We should all take time to reflect on our own lives, our own hearts, and our relationship with the Lord to see where we stand. We should re-orient ourselves with the Gospel. Read it. Seriously. Perhaps start with the Gospel of John. Remind yourself of the plan of God, life of Jesus and our need for him. Ask yourself if you live for what God can do for you, or what you can do for Him? Remind yourself of our depravity, his grace, and why we are here. Make sure that your love, knowledge and commitment to the Lord will give you peace and confidence so that you can answer the question truthfully and in confidence that you are not the one referred to by Jesus.
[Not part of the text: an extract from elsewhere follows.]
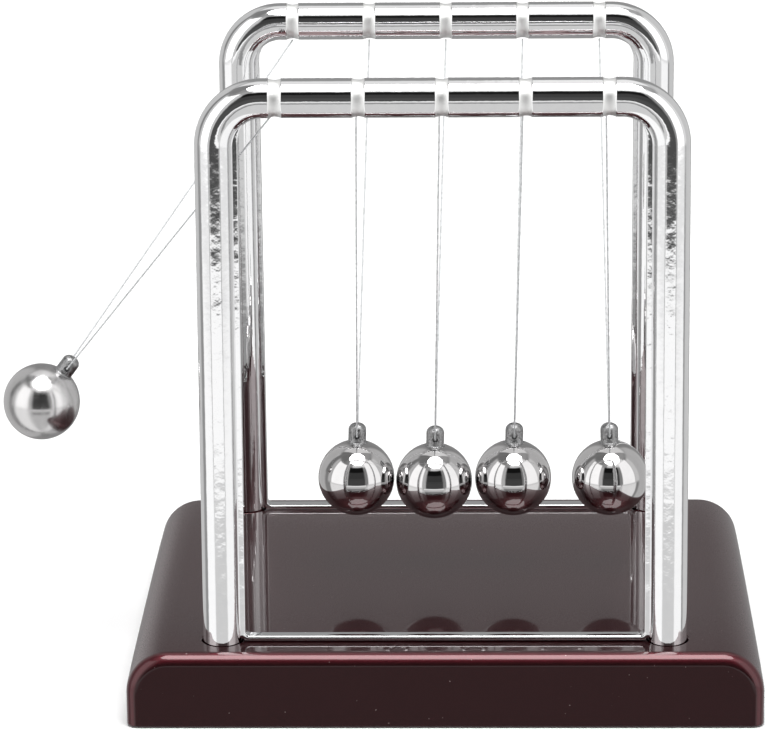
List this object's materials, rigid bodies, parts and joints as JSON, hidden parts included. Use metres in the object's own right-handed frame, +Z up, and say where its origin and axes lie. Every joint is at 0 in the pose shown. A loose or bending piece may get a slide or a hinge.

And pray, deeply, for those who are in deception that the Word of God be spoken into their lives, the blinders be lifted and that they repent and return home.
I feel this is important to the Discerning Dad. It takes significant discernment to see the truth and differentiate it from deception. Much more than we tend to appreciate. I know that for many years, I would have been the one about whom Jesus was speaking. I am thankful he has given me time to be able to see the truth. I pray the same for you.
Father, please examine my heart and expose the truth of where I stand. Help me to become vulnerable and to bear my cross for you. I desire you to be the God of my life, to be my life, and that I may be a witness to those around me. I thank you for your saving grace and allowing me another day to do your will. Please permeate my heart and my mind with your word, and your will, and give me discernment so that I may see, declare and defend the truth.